New Facebook- PayPal App Lets Users Send Money to Each Other

Facebook has announced on its official blog that it has formed an alliance with PayPal that allows Facebook users to send money to one another as part of a messaging app. The “Send Money” application allows users to send money as part of special occasion messages, such as for birthdays, anniversaries, etc. The company also says the app can be used in non-occasional messages too, if users simply wish to send money for their own specific reasons.

This is not the first time PayPal and Facebook have teamed, up, the two previously worked together to allow Facebook users to purchase products from vendors who have a Facebook page and more recently, Facebook announced that advertisers can pay for ads with PayPal as well.

The new app works much like traditional e-greeting cards in that a message and or graphic is displayed when the recipient clicks on the message and then they can follow a link that allows them to accept the cash either into their own PayPal account, or a private bank account they have previously set up with Facebook.

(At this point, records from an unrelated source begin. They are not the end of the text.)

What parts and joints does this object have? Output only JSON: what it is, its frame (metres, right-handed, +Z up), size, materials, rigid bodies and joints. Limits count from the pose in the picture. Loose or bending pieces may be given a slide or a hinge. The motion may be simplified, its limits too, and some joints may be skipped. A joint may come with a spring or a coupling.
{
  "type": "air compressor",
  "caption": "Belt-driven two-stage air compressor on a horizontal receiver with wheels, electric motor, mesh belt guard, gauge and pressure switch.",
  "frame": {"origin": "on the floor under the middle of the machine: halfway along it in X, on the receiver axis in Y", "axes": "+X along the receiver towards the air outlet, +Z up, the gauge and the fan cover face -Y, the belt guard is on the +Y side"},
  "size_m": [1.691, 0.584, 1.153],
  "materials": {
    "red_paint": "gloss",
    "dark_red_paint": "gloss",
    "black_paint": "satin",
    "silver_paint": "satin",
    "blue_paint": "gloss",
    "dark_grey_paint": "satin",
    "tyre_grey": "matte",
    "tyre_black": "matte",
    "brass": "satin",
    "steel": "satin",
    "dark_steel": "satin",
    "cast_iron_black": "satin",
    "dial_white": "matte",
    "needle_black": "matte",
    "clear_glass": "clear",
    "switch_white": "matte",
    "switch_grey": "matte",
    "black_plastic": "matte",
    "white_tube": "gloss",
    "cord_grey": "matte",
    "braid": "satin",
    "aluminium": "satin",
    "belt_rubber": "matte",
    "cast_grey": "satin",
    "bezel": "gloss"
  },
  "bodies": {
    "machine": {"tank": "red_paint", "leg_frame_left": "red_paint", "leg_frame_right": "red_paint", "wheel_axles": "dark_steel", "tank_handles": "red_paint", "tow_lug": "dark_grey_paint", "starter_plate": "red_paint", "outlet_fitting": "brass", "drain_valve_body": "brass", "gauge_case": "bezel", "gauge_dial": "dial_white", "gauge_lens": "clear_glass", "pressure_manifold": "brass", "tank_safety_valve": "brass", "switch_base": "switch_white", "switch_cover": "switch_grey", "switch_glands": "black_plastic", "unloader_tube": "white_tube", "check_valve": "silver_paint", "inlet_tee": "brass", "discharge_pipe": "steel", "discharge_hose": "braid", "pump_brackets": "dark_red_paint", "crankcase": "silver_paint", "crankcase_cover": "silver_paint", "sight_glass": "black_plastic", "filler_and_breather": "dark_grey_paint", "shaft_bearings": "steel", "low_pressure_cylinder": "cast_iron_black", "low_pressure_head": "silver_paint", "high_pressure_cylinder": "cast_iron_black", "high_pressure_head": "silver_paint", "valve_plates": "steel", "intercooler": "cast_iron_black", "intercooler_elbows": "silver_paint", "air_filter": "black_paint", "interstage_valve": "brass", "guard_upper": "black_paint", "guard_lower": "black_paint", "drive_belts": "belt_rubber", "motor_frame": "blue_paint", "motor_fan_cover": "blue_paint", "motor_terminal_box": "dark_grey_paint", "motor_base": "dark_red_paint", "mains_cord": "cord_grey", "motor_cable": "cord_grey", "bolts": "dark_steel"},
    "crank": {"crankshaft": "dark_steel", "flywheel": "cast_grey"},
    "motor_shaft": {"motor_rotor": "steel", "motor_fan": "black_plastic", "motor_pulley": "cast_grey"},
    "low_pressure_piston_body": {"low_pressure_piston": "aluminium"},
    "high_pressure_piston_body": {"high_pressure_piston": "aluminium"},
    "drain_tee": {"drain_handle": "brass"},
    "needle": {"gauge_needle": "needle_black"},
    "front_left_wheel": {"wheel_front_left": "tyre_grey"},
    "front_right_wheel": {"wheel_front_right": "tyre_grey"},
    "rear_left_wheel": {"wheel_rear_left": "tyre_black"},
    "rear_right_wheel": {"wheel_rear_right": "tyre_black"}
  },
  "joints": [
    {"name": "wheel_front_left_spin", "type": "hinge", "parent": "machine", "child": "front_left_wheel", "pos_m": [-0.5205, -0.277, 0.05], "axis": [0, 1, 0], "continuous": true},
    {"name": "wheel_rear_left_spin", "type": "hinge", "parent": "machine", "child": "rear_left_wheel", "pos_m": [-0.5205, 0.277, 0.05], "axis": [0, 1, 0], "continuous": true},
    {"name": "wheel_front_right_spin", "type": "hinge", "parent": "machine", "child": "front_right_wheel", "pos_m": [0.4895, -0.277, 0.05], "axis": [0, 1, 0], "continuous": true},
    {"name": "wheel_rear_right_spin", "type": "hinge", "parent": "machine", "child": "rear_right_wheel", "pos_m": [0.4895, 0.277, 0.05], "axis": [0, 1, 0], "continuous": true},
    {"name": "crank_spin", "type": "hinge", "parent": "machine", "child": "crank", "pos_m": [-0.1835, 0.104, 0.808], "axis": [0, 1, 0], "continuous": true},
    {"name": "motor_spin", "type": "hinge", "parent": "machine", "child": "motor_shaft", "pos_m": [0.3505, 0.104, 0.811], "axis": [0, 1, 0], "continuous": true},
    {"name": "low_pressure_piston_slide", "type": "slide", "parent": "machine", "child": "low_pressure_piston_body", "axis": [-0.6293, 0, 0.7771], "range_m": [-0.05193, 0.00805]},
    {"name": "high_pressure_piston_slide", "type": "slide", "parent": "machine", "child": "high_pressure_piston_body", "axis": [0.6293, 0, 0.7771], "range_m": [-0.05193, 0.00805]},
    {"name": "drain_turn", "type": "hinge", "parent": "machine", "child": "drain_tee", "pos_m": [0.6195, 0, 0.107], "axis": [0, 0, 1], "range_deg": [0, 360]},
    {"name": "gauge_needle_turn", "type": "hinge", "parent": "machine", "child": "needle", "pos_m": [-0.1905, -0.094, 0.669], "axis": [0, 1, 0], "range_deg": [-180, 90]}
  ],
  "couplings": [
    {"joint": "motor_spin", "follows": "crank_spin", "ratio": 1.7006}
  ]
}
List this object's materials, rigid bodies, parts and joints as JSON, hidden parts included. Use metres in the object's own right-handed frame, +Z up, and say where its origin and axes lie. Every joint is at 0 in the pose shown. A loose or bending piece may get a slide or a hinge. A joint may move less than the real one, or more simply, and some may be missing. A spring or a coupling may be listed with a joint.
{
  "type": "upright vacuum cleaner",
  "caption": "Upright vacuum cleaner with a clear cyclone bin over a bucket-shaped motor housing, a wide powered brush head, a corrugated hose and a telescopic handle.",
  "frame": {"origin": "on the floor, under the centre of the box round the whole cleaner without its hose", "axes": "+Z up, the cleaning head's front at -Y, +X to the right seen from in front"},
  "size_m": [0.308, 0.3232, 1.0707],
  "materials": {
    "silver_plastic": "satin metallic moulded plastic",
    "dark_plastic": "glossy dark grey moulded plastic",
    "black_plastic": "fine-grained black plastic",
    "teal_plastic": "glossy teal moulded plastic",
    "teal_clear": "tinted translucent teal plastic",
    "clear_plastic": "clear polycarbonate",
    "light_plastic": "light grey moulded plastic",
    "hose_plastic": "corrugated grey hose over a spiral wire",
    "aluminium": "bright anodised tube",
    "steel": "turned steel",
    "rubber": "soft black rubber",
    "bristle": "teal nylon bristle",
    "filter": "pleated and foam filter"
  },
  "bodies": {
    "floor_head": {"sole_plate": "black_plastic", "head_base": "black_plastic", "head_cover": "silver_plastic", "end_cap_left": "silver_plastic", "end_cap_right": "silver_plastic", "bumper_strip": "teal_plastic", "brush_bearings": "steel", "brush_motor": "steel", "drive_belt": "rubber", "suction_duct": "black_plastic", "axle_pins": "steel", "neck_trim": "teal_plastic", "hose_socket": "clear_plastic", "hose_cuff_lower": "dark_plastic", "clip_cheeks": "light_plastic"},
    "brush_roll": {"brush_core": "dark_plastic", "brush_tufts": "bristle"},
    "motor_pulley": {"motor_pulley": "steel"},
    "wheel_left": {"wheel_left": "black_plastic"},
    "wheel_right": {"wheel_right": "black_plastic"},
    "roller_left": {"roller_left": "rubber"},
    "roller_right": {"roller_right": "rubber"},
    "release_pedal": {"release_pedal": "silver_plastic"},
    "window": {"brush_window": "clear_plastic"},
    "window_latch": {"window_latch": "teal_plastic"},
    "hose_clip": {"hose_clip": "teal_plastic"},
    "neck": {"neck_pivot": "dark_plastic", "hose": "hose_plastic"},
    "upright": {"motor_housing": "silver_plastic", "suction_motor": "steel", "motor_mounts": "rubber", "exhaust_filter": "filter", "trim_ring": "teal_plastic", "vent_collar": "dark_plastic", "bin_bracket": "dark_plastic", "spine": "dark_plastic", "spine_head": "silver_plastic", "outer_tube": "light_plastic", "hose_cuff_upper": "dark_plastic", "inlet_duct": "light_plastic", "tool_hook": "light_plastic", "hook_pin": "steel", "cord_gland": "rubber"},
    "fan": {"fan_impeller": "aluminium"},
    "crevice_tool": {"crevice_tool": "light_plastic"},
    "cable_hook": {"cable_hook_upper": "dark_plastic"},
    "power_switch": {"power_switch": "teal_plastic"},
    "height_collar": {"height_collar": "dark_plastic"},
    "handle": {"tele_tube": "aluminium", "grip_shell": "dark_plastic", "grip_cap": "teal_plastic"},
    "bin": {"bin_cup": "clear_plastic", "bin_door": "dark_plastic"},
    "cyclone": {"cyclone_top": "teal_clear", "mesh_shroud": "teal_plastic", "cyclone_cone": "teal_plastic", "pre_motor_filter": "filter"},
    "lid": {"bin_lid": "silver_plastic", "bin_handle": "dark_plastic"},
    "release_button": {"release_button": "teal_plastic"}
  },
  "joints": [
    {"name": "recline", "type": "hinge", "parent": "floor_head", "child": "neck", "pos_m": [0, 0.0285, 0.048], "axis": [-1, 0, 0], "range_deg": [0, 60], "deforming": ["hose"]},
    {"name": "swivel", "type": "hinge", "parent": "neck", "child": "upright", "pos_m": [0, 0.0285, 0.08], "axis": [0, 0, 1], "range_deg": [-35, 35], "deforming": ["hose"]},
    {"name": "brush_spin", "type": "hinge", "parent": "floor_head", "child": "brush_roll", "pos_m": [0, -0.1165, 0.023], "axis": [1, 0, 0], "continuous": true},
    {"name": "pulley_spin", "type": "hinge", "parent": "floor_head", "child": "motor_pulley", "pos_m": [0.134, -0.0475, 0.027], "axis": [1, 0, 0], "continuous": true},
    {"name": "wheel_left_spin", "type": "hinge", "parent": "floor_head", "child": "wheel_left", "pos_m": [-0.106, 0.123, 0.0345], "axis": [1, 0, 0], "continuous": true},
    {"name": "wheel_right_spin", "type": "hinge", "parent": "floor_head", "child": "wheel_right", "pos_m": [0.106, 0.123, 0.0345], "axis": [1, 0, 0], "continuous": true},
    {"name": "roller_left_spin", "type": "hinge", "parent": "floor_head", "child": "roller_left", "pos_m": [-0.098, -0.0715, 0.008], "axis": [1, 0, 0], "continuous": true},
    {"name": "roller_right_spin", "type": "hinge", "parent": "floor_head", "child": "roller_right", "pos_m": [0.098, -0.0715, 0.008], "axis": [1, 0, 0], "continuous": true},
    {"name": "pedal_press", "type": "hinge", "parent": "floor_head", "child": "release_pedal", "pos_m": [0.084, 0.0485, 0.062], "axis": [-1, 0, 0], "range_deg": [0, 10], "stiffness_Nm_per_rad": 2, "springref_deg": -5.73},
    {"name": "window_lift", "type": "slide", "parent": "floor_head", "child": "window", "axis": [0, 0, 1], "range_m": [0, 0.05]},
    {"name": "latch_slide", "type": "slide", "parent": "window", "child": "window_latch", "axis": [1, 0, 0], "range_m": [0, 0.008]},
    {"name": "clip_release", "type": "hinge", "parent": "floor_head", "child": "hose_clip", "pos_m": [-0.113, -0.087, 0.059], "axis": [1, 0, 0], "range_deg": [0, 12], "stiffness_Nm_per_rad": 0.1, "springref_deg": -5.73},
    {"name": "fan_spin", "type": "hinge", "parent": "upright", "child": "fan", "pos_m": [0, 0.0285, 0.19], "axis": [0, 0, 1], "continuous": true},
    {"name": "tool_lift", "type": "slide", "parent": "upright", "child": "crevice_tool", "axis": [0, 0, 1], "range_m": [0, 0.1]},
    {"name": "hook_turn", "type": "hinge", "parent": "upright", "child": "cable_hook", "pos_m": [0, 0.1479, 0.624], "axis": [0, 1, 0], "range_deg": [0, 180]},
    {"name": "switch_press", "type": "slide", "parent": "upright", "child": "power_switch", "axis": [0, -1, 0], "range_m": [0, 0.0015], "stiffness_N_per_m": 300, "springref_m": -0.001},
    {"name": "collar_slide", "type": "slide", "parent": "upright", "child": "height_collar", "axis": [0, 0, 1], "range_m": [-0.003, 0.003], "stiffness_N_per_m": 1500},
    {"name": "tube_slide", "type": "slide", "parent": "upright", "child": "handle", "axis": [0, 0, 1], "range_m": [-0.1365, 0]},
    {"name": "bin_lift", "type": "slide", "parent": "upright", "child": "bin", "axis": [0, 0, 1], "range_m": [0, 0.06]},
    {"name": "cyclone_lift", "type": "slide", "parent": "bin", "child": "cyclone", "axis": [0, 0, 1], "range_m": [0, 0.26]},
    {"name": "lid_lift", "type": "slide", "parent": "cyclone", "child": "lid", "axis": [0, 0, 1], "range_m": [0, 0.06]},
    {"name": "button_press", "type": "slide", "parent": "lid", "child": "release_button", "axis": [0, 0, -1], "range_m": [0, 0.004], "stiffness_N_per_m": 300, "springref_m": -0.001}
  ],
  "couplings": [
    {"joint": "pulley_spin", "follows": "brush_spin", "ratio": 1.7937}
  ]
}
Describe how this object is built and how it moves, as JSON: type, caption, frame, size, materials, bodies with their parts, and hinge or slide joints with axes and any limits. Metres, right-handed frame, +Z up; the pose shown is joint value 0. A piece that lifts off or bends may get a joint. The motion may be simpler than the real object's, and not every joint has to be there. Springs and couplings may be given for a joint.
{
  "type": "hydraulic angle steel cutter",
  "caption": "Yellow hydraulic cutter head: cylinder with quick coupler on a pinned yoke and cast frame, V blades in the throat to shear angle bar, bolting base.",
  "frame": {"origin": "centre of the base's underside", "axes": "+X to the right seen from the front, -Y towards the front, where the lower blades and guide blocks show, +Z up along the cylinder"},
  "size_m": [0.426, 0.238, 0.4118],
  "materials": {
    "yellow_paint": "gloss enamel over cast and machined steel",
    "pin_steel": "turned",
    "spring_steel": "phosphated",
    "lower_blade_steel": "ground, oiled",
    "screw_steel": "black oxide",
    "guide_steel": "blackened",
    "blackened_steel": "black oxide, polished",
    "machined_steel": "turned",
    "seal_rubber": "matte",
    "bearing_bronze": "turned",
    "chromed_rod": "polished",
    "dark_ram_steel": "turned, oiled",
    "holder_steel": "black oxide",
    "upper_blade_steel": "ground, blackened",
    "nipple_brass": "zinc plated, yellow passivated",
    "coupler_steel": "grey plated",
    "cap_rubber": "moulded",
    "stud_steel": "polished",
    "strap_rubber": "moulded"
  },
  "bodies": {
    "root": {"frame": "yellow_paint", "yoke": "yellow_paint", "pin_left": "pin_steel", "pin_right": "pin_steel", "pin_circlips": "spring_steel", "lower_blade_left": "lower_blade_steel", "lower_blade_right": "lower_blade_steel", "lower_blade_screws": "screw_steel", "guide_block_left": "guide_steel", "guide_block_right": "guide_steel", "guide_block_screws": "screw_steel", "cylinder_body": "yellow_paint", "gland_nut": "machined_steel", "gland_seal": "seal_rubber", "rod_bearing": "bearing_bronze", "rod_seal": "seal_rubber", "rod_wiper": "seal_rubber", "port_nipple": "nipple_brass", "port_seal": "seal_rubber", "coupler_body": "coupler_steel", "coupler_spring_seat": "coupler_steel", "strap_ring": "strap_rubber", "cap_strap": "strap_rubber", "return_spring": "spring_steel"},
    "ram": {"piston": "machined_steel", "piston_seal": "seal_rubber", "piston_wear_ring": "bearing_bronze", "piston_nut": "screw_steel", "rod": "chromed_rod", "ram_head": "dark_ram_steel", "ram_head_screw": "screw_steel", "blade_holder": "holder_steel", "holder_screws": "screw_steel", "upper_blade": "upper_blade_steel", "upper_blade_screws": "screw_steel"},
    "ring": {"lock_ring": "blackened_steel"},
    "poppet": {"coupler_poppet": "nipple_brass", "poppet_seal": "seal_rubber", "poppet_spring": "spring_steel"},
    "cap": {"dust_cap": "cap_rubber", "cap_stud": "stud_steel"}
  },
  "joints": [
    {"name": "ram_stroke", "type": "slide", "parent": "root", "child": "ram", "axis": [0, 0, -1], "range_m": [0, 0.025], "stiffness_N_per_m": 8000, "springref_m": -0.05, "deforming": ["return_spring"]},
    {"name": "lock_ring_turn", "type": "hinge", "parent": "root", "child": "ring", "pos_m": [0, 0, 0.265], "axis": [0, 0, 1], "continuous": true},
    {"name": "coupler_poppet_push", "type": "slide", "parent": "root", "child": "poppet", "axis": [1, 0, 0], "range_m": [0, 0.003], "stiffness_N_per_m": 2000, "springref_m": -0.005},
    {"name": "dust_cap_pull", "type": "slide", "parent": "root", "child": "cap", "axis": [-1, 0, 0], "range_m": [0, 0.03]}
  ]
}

Facebook says there will be no fees associated with using the new app and they also say that the reason they’ve partnered with PayPal in this way is because they have found that family and friends are increasingly turning to Facebook as a means for sending greetings, well wishing, accolades or other forms of social convention to one another. Thus it seemed only natural to allow friends and family to send money to one another to allow them to express their feelings. With the new app for example, one friend may send a congratulatory message to another when they get a new job. Now the message can also hold a link to cash sent from the first friend to buy the second a beer to celebrate.

Many of the big Internet companies have been forming alliances that they believe will help the bottom line of both. Facebook and Skype, for example recently announced that their shared application has been improved to allow users to more easily place Internet calls to one another. All of this comes in the midst of one of the most competitive markets in the world today. New startups are constantly popping up to compete with the big guys, and the big guys are constantly encroaching into one another’s territory even as they forge alliances in other areas, e.g. Facebook and YouTube (owned by Google who has launched it’s only social networking site to compete directly with Facebook).

For users, it all means more choices and low prices, at least for now.